Since both point (–1, 3) and (4, –7) satisfy the function, we may use either of the two points. Let’s use the point (4, –7):

[latex]\begin{equation}\begin{aligned}f(x)&=-2x+b\\-7&=-2\cdot 4+b\\-7&=-8+b\\1&=b\end{aligned}\end{equation}[/latex]

We now know that [latex]m=-2[/latex] and [latex]b=1[/latex] so the linear function is [latex] f(x) = -2x + 1[/latex].

Given a Graph

If we are given a line on the coordinate plane, we may use any of the methods discussed above to find the function of the line by identifying the slope and the [latex]y[/latex]-intercept of the line, or the slope and a point on the line, or two points on the line.

If we are given a horizontal line, its slope is 0 because the rise is 0 (i.e., [latex]\dfrac{0}{run} = 0[/latex]). Sometimes we can identify the [latex]y[/latex]-intercept on the graph, and the function is [latex]f(x)=0x +b[/latex] or [latex]f(x)=b[/latex]. For example, for the function of the red horizontal line in figure 3, the [latex]y[/latex]-intercept is (0, 3) and therefore the function is [latex]f(x)=3[/latex].

If we are given a vertical line, like the blue line in figure 3, it is not a function because a vertical line is a one-to-many mapping (i.e., one input with many different outputs). Therefore, we are not able to use the function form [latex]f(x)=mx+b[/latex] to express a vertical line. Also, the slope of a vertical line is undefined because the run is 0, and a number divided by 0 is undefined (i.e., [latex]\dfrac{rise}{0}[/latex] is undefined). The equation for a vertical line is [latex]x = a[/latex] where [latex]a[/latex] is the [latex]x[/latex]-coordinate of the [latex]x[/latex]-intercept. Indeed, for all of the points on a vertical line, the [latex]x[/latex]-coordinates are identical and the [latex]y[/latex]-coordinates are any real number on the vertical line. For example, the equation of the blue vertical line in figure 3 is [latex]x = -2[/latex].

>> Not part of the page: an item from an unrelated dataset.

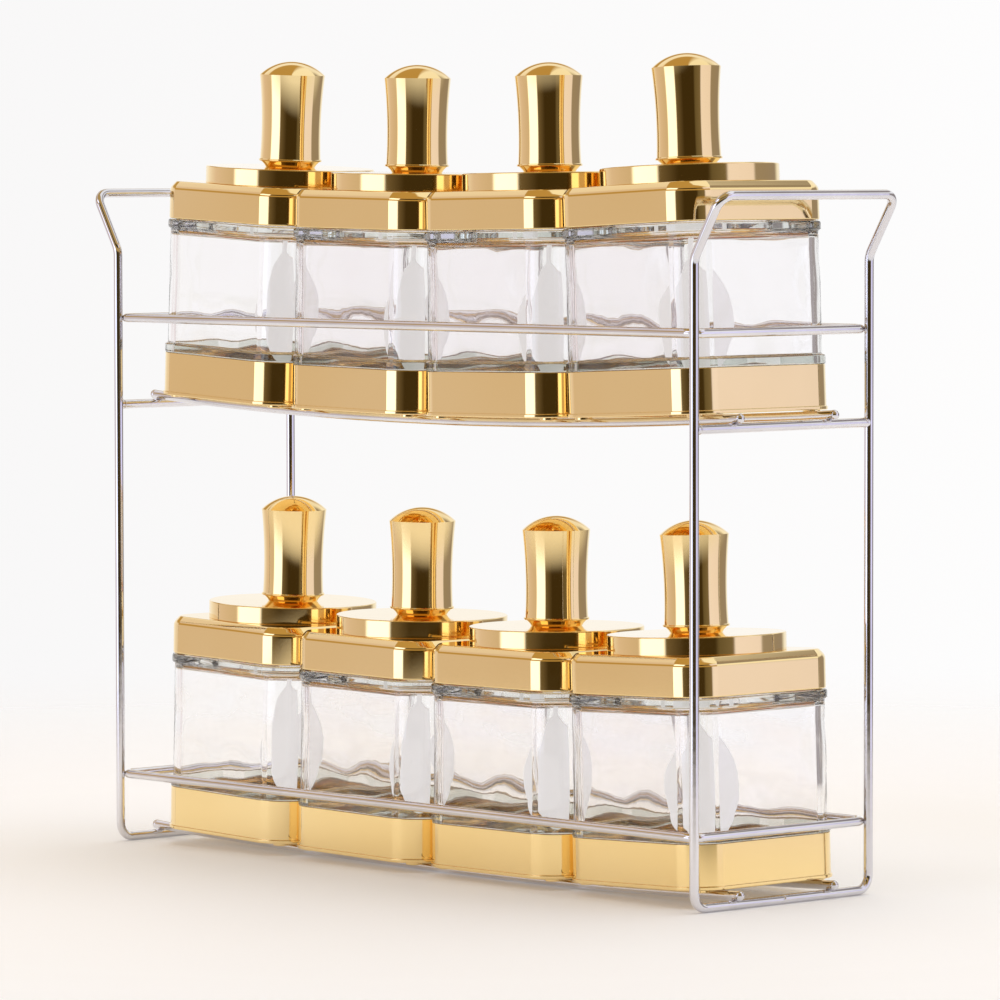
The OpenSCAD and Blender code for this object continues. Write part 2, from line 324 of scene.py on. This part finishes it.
def gold_material(name, first, second, roughness, wave):
    """Polished gold plating on thin sheet, slightly uneven as pressed sheet is."""
    material, tree, shader = new_material(name, Metallic=1.0)
    tinted(tree, noise_field(tree, 9), first, second, shader.inputs["Base Color"])
    varied(tree, noise_field(tree, 60, 6), roughness, 1.8 * roughness, shader.inputs["Roughness"])
    bumped(tree, shader, noise_field(tree, 22, 1), wave)
    return material


def chrome_material():
    """Bright nickel-chrome plating on drawn wire."""
    material, tree, shader = new_material("chrome_wire", Metallic=1.0)
    tinted(tree, noise_field(tree, 30), (0.71, 0.70, 0.73), (0.81, 0.80, 0.82), shader.inputs["Base Color"])
    varied(tree, noise_field(tree, 120, 5), 0.04, 0.1, shader.inputs["Roughness"])
    bumped(tree, shader, noise_field(tree, 160, 2), 0.00003)
    return material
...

Given a Point and a Parallel Linear Function

Finding the equation of a function whose graph is parallel to another line, still requires finding the slope and [latex]y[/latex]-intercept. Fortunately, the slope can be found from the parallel line since parallel lines have the same slope. Knowing the slope, we can then use another point on the line to determine the [latex]y[/latex]-intercept and consequently the function.

For example, suppose we are asked to find the linear function that passes through the point (8, –2), whose graph runs parallel to the graph of the function [latex]g(x)=\frac{3}{4}x+2[/latex]. The slope of the line that represents [latex]g(x)[/latex] is [latex]\frac{3}{4}[/latex]. This means that the line representing [latex]f(x)[/latex] also has a slope of [latex]\frac{3}{4}[/latex] since they are parallel. this means that [latex]f(x)=\frac{3}{4}x + b[/latex]. Now, we can find the value of [latex]b[/latex] by using the given point (8, –2):

[latex]\begin{equation}\begin{aligned}f(x)&=\frac{3}{4}x+b\\-2&=\frac{3}{4}\cdot 8+b\\-2&=6+b\\-8=b\end{aligned}\end{equation}[/latex]

Now we know that [latex]m=\frac{3}{4}[/latex] and [latex]b=-8[/latex]. Therefore, the function is [latex]f(x) = \frac{3}{4}x - 8[/latex].

Given a Point and a Perpendicular Linear Function

Determining the function whose graph passes through a given point and is perpendicular to the another function is found in a similar way to that of a given point and a parallel function. We must still determine the slope and [latex]y[/latex]-intercept of the function, Since the function is perpendicular to the given function, we know that the slopes are the negative reciprocals of each other.

For example, suppose we are asked to find the linear function whose graph passes through the point (–6, 1) and is perpendicular to the graph of the function [latex]g(x)=\frac{3}{4}x - 5[/latex]. The line represented by [latex]g(x)[/latex] has a slope of [latex]\frac{3}{4}[/latex]. This means that the line represented by [latex]f(x)[/latex] must have a slope of [latex]-\dfrac{4}{3}[/latex] because the lines are perpendicular.

Knowing the slope, we now have [latex]f(x) = -\frac{4}{3}x + b[/latex]. To find the value of [latex]b[/latex], we can use the point (–6, 1):

[latex]\begin{equation}\begin{aligned}f(x)&=-\frac{4}{3}x+b\\1&=-\frac{4}{3}\cdot (-6)+b\\1&=8+b\\-7&=b\end{aligned}\end{equation}[/latex]

Now that we know [latex]m=-\frac{4}{3}[/latex] and [latex]b=-7[/latex], we can write the linear function as [latex]f(x) = -\frac{4}{3}x - 7[/latex].